Richard Howitt, part of the mission by the
parliament's seven-member human rights subcommittee,
told the Guardian: "What we heard was shocking.
There were accounts of soldiers cutting off people's
ears and tearing out their eyes if they were thought
to be Kurdish separatist sympathisers ... You can't
hear these things without being emotionally
affected."
The MEP, Labour's European foreign affairs spokesman
and a champion of Turkey's EU accession, said the
abuses had been corroborated by human rights
organisations. A trip by the group to Turkey's
Kurdish-dominated south-east had also confirmed
allegations that security forces were reverting to
tactics from "the bad old days", although statistics
showed that instances of torture had fallen by
around 13% since last year.
Indiscriminate shootings, widespread extrajudicial
killings, arbitrary arrests and instances of masked
men raiding homes in the night were reported to have
made a comeback.
"Our sources were very credible and the evidence was
corroborated by all the different groups we spoke
to," said the MEP. "They left me in no doubt of the
veracity of the claims."
But Turkey's foreign ministry spokesman, Namik Tan,
called the claims "silly stories". "They are purely
fictitious. They have nothing to do with the truth.

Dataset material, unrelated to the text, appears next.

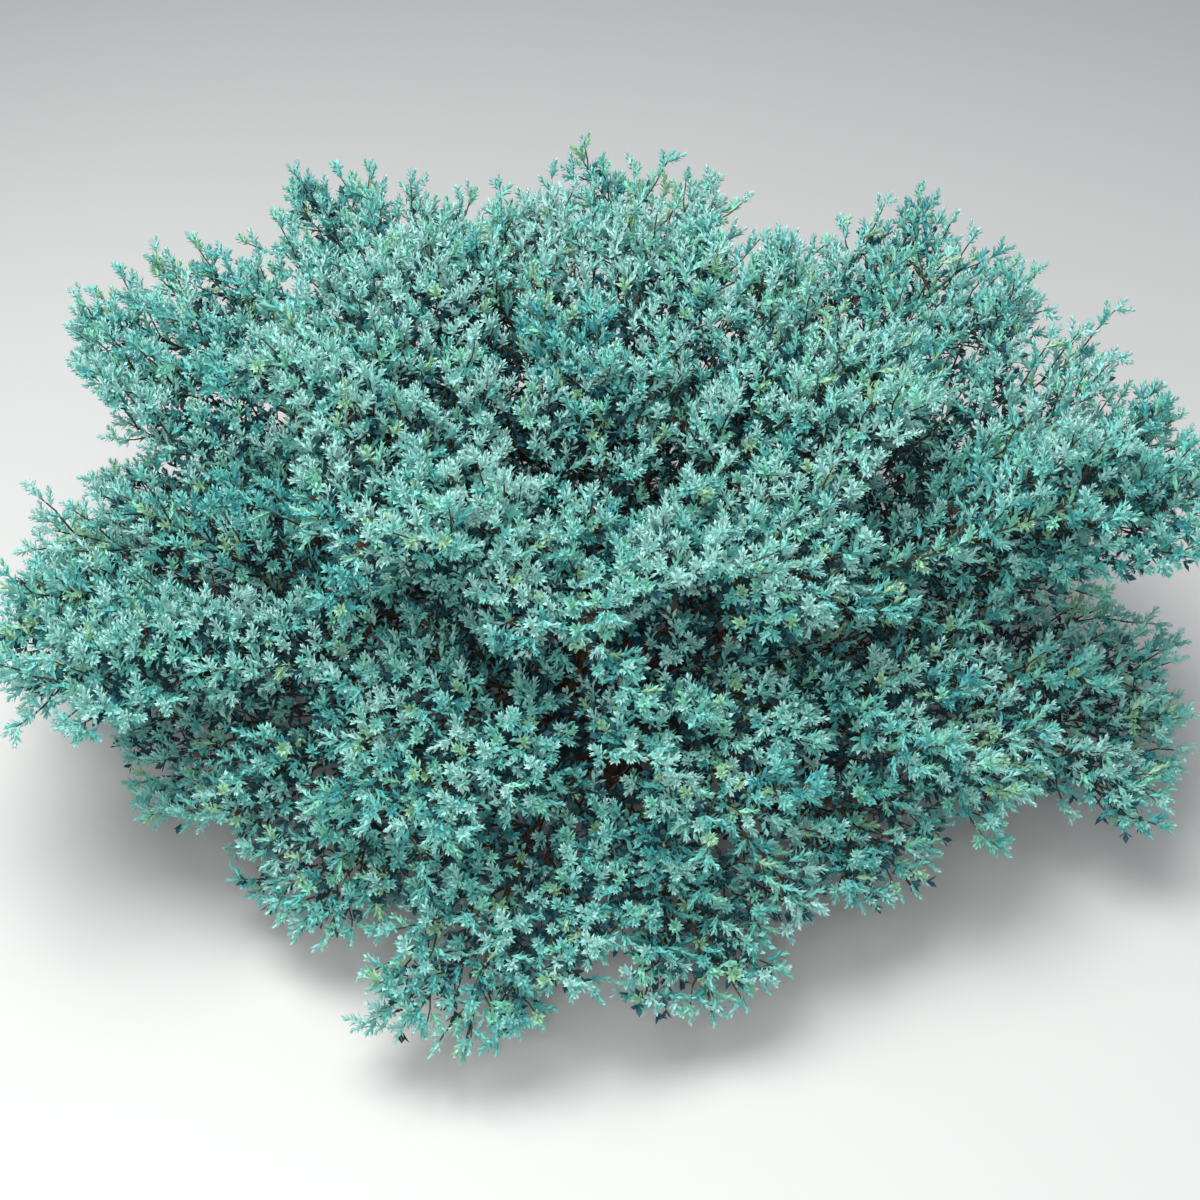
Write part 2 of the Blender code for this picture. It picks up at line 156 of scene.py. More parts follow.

You won't find anyone who is credible in Turkey
saying such things."
Mr Howitt said that in September alone 95 people had
been arbitrarily arrested in Van, a town near Iran.
Among them was Yusuf Hasar, a 19-year-old suspected
Kurdish rebel sympathiser whose body was found last
week after being arrested by police the previous
day. The violations have coincided with an upsurge
of violence in Turkey's troubled south-east. Armed
clashes have intensified since rebels lifted a
unilateral ceasefire in June last year.
The delegation, whose findings will form the basis
of a report that will feed into Turkey's membership
negotiations, was equally appalled by reports of
violence against women and allegations of body
organs being removed by security forces. Mazumber, a
group representing the relatives of torture victims,
told the MEPs that vital organs were routinely
removed from the bodies of ethnic Kurds, presumably
as part of the illicit trade in people trafficking.
Mr Howitt said it was essential the abuses be
confronted before Ankara got into the nitty-gritty
of the talks.
Since assuming power in 2002, Ankara's modernising
Islamist government has won plaudits for overhauling
the penal code, abolishing the death penalty,
dismantling once-dreaded state security prisons and
increasing cultural rights for ethnic minorities.
But Turkish human rights defenders still speak of a
pervasive "culture of violence" in the country's
police, security and judicial forces.